● Task instructions
Begin with the line that contains "clear_scene()" and continue down through the line that contains "from math import"; reproduce those lines exactly and only those.
--- BEGIN Data supplied ---
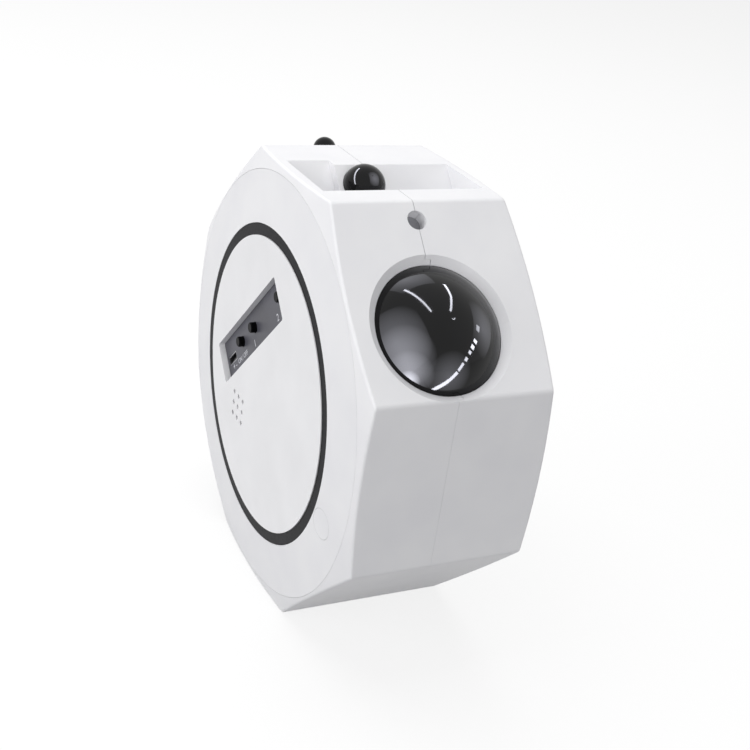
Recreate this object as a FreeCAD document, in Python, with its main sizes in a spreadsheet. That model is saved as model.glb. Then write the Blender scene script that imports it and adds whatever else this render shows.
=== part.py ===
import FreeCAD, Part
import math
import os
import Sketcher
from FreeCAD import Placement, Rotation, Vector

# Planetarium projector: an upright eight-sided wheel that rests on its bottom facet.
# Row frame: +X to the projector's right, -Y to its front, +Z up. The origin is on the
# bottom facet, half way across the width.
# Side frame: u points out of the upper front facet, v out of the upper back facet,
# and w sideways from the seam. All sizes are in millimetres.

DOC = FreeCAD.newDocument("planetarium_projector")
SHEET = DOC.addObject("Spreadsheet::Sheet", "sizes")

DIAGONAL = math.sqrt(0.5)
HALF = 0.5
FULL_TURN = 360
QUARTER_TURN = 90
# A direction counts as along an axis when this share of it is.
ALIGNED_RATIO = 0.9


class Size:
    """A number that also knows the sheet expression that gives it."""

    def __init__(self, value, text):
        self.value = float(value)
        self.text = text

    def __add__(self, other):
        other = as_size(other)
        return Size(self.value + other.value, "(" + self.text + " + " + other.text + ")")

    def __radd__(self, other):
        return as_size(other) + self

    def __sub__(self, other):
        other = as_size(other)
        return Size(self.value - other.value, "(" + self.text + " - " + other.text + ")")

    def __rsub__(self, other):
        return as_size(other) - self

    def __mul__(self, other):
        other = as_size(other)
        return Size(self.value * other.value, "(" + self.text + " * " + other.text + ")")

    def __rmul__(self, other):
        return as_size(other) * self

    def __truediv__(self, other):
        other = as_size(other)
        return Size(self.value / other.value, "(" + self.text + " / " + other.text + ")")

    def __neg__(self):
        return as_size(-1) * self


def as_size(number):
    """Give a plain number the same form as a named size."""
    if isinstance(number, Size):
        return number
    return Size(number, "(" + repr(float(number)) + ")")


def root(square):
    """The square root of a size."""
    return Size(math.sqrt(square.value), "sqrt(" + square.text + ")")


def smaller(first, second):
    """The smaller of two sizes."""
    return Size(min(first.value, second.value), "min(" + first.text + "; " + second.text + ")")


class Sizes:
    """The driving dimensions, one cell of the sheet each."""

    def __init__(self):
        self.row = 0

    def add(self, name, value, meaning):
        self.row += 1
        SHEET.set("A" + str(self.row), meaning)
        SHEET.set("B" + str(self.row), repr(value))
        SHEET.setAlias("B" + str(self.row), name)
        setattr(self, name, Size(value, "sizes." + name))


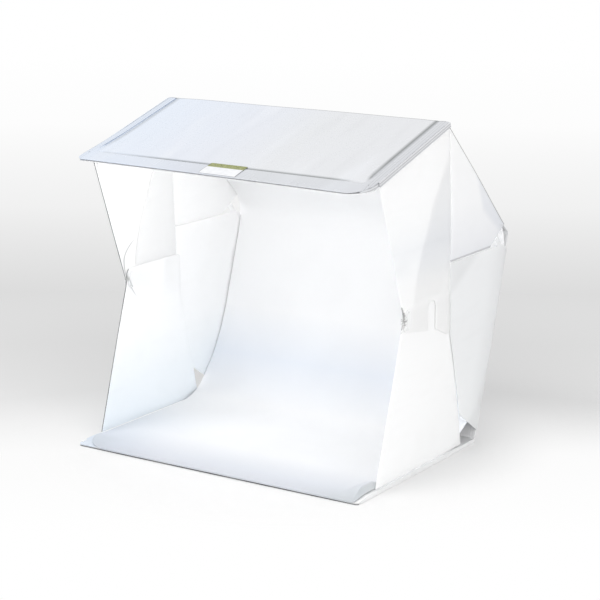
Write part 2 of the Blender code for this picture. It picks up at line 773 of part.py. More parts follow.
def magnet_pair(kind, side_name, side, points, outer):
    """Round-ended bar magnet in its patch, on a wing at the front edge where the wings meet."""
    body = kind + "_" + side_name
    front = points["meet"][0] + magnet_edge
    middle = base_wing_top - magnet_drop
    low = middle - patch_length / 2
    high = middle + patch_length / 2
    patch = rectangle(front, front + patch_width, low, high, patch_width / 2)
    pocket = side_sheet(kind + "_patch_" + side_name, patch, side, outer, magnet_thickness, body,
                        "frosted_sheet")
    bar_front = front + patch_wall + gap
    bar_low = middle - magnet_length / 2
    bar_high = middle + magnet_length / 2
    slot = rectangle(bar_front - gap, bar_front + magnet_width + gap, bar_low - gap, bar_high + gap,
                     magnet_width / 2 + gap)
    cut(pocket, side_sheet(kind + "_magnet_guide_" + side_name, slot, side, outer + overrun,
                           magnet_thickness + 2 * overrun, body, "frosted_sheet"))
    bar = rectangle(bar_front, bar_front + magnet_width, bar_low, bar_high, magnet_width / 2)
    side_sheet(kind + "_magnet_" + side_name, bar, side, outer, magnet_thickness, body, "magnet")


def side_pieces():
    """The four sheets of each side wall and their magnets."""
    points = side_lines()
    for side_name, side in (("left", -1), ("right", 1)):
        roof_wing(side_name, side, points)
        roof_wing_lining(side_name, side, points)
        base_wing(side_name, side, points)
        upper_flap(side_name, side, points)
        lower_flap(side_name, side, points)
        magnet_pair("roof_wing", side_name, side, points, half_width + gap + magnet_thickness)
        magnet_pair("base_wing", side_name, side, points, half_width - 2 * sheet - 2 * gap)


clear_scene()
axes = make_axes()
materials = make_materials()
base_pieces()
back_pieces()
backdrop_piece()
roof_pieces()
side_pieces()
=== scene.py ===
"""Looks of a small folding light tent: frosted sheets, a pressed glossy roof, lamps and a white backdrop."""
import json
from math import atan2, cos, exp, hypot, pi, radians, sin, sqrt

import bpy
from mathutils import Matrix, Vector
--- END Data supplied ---
● Written answer
clear_scene()
axes = make_axes()
materials = make_materials()
base_pieces()
back_pieces()
backdrop_piece()
roof_pieces()
side_pieces()
=== scene.py ===
"""Looks of a small folding light tent: frosted sheets, a pressed glossy roof, lamps and a white backdrop."""
import json
from math import atan2, cos, exp, hypot, pi, radians, sin, sqrt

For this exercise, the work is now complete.